Task details: Set down each entry from the block beneath, exactly as written.

Dataset extract:
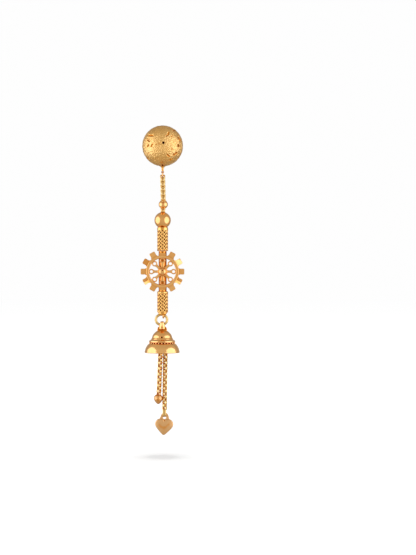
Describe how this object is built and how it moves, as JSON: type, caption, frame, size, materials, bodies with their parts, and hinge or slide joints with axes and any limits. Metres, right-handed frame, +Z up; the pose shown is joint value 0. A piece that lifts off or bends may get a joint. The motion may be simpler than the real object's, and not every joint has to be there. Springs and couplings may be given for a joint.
{
  "type": "chain drop earring",
  "caption": "Long gold drop earring: ball stud, loop-in-loop chain, beads, woven tubes, cog wheel, and a bell from which belcher chains hang with an acorn bead and a heart.",
  "frame": {"origin": "where the ear post leaves the back of the stud ball, against the front of the ear lobe", "axes": "+X to the right of a viewer who faces the earring, +Y away from the viewer along the ear post, +Z up"},
  "size_m": [0.0122, 0.0224, 0.0868],
  "materials": {
    "gold": "polished yellow gold",
    "gold_engraved": "finely engraved yellow gold",
    "gold_woven": "woven yellow gold wire",
    "gold_satin": "satin yellow gold"
  },
  "bodies": {
    "stud": {"stud_ball": "gold_engraved", "ear_post": "gold"},
    "top_ring": {"top_ring": "gold"},
    "drop": {"upper_chain": "gold", "spacer_bead": "gold", "round_bead": "gold", "upper_mesh_tube": "gold_woven", "cog_wheel": "gold", "lower_mesh_tube": "gold_woven"},
    "jump_ring": {"jump_ring": "gold"},
    "bell": {"bell_link": "gold", "bell": "gold", "short_chain_1": "gold", "short_chain_2": "gold", "short_chain_3": "gold", "acorn_bead": "gold", "long_chain_1": "gold", "long_chain_2": "gold", "long_chain_3": "gold", "long_chain_4": "gold", "heart_ring": "gold", "heart_pendant": "gold_satin"}
  },
  "joints": [
    {"name": "ring_sway", "type": "hinge", "parent": "stud", "child": "top_ring", "pos_m": [0, -0.00575, -0.00736], "axis": [0, 1, 0], "range_deg": [-60, 60]},
    {"name": "drop_swing", "type": "hinge", "parent": "top_ring", "child": "drop", "pos_m": [0, -0.00575, -0.00804], "axis": [1, 0, 0], "range_deg": [-60, 60]},
    {"name": "bell_sway", "type": "hinge", "parent": "drop", "child": "jump_ring", "pos_m": [0, -0.00575, -0.0481], "axis": [0, 1, 0], "range_deg": [-20, 20]},
    {"name": "bell_swing", "type": "hinge", "parent": "jump_ring", "child": "bell", "pos_m": [-0.00014, -0.00575, -0.05007], "axis": [1, 0, 0], "range_deg": [-60, 60]}
  ]
}
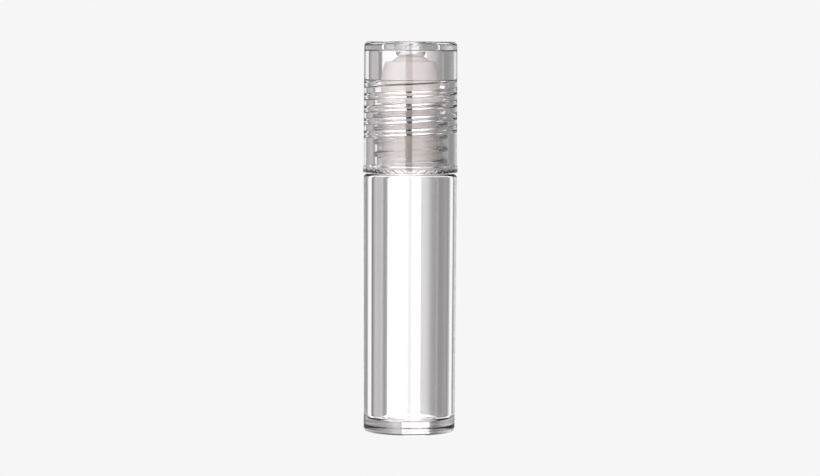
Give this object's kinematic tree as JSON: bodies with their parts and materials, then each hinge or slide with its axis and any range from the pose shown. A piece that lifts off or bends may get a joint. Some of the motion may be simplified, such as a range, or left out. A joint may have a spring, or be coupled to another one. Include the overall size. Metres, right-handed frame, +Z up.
{
  "type": "roll-on lip gloss tube",
  "caption": "Slim clear thick-walled lip gloss tube with a milky roller ball housing under a clear screw cap with a long inner thread",
  "frame": {"origin": "centre of the circle that the base stands on, at the height of the surface", "axes": "+Z up along the tube's axis, -Y towards the viewer, +X to the viewer's right"},
  "size_m": [0.02, 0.02, 0.0823],
  "materials": {
    "bottle_clear": "clear glass-smooth moulded copolyester, thick-walled",
    "housing_milky": "natural milky polyethylene, soft satin",
    "ball_white": "smooth natural white polypropylene",
    "seal_clear": "clear soft elastomer",
    "cap_clear": "clear glossy moulded styrene copolymer"
  },
  "bodies": {
    "tube": {"bottle": "bottle_clear", "roller_housing": "housing_milky"},
    "ball": {"roller_ball": "ball_white"},
    "seal": {"cap_seal": "seal_clear"},
    "cap": {"cap": "cap_clear"}
  },
  "joints": [
    {"name": "ball_roll", "type": "hinge", "parent": "tube", "child": "ball", "pos_m": [0, 0, 0.075], "axis": [1, 0, 0], "continuous": true},
    {"name": "cap_lift", "type": "slide", "parent": "tube", "child": "seal", "axis": [0, 0, 1], "range_m": [0, 0.02893]},
    {"name": "cap_turn", "type": "hinge", "parent": "seal", "child": "cap", "pos_m": [0, 0, 0.0807], "axis": [0, 0, 1], "range_deg": [0, 3960]}
  ],
  "couplings": [
    {"joint": "cap_lift", "follows": "cap_turn", "m_per_rad": 0.00041858}
  ]
}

Task result:
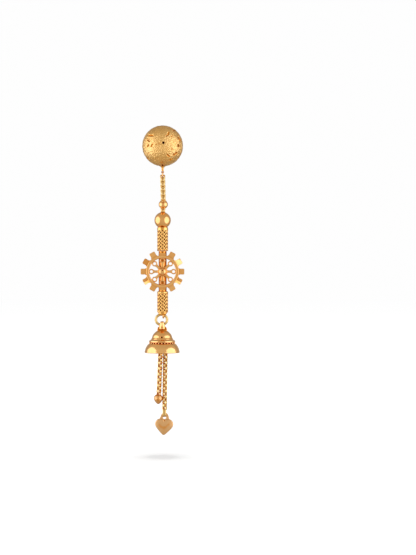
Describe how this object is built and how it moves, as JSON: type, caption, frame, size, materials, bodies with their parts, and hinge or slide joints with axes and any limits. Metres, right-handed frame, +Z up; the pose shown is joint value 0. A piece that lifts off or bends may get a joint. The motion may be simpler than the real object's, and not every joint has to be there. Springs and couplings may be given for a joint.
{
  "type": "chain drop earring",
  "caption": "Long gold drop earring: ball stud, loop-in-loop chain, beads, woven tubes, cog wheel, and a bell from which belcher chains hang with an acorn bead and a heart.",
  "frame": {"origin": "where the ear post leaves the back of the stud ball, against the front of the ear lobe", "axes": "+X to the right of a viewer who faces the earring, +Y away from the viewer along the ear post, +Z up"},
  "size_m": [0.0122, 0.0224, 0.0868],
  "materials": {
    "gold": "polished yellow gold",
    "gold_engraved": "finely engraved yellow gold",
    "gold_woven": "woven yellow gold wire",
    "gold_satin": "satin yellow gold"
  },
  "bodies": {
    "stud": {"stud_ball": "gold_engraved", "ear_post": "gold"},
    "top_ring": {"top_ring": "gold"},
    "drop": {"upper_chain": "gold", "spacer_bead": "gold", "round_bead": "gold", "upper_mesh_tube": "gold_woven", "cog_wheel": "gold", "lower_mesh_tube": "gold_woven"},
    "jump_ring": {"jump_ring": "gold"},
    "bell": {"bell_link": "gold", "bell": "gold", "short_chain_1": "gold", "short_chain_2": "gold", "short_chain_3": "gold", "acorn_bead": "gold", "long_chain_1": "gold", "long_chain_2": "gold", "long_chain_3": "gold", "long_chain_4": "gold", "heart_ring": "gold", "heart_pendant": "gold_satin"}
  },
  "joints": [
    {"name": "ring_sway", "type": "hinge", "parent": "stud", "child": "top_ring", "pos_m": [0, -0.00575, -0.00736], "axis": [0, 1, 0], "range_deg": [-60, 60]},
    {"name": "drop_swing", "type": "hinge", "parent": "top_ring", "child": "drop", "pos_m": [0, -0.00575, -0.00804], "axis": [1, 0, 0], "range_deg": [-60, 60]},
    {"name": "bell_sway", "type": "hinge", "parent": "drop", "child": "jump_ring", "pos_m": [0, -0.00575, -0.0481], "axis": [0, 1, 0], "range_deg": [-20, 20]},
    {"name": "bell_swing", "type": "hinge", "parent": "jump_ring", "child": "bell", "pos_m": [-0.00014, -0.00575, -0.05007], "axis": [1, 0, 0], "range_deg": [-60, 60]}
  ]
}
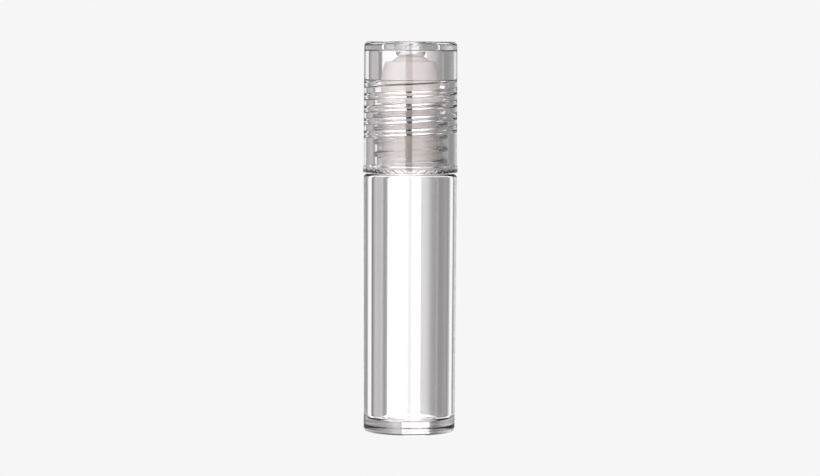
Give this object's kinematic tree as JSON: bodies with their parts and materials, then each hinge or slide with its axis and any range from the pose shown. A piece that lifts off or bends may get a joint. Some of the motion may be simplified, such as a range, or left out. A joint may have a spring, or be coupled to another one. Include the overall size. Metres, right-handed frame, +Z up.
{
  "type": "roll-on lip gloss tube",
  "caption": "Slim clear thick-walled lip gloss tube with a milky roller ball housing under a clear screw cap with a long inner thread",
  "frame": {"origin": "centre of the circle that the base stands on, at the height of the surface", "axes": "+Z up along the tube's axis, -Y towards the viewer, +X to the viewer's right"},
  "size_m": [0.02, 0.02, 0.0823],
  "materials": {
    "bottle_clear": "clear glass-smooth moulded copolyester, thick-walled",
    "housing_milky": "natural milky polyethylene, soft satin",
    "ball_white": "smooth natural white polypropylene",
    "seal_clear": "clear soft elastomer",
    "cap_clear": "clear glossy moulded styrene copolymer"
  },
  "bodies": {
    "tube": {"bottle": "bottle_clear", "roller_housing": "housing_milky"},
    "ball": {"roller_ball": "ball_white"},
    "seal": {"cap_seal": "seal_clear"},
    "cap": {"cap": "cap_clear"}
  },
  "joints": [
    {"name": "ball_roll", "type": "hinge", "parent": "tube", "child": "ball", "pos_m": [0, 0, 0.075], "axis": [1, 0, 0], "continuous": true},
    {"name": "cap_lift", "type": "slide", "parent": "tube", "child": "seal", "axis": [0, 0, 1], "range_m": [0, 0.02893]},
    {"name": "cap_turn", "type": "hinge", "parent": "seal", "child": "cap", "pos_m": [0, 0, 0.0807], "axis": [0, 0, 1], "range_deg": [0, 3960]}
  ],
  "couplings": [
    {"joint": "cap_lift", "follows": "cap_turn", "m_per_rad": 0.00041858}
  ]
}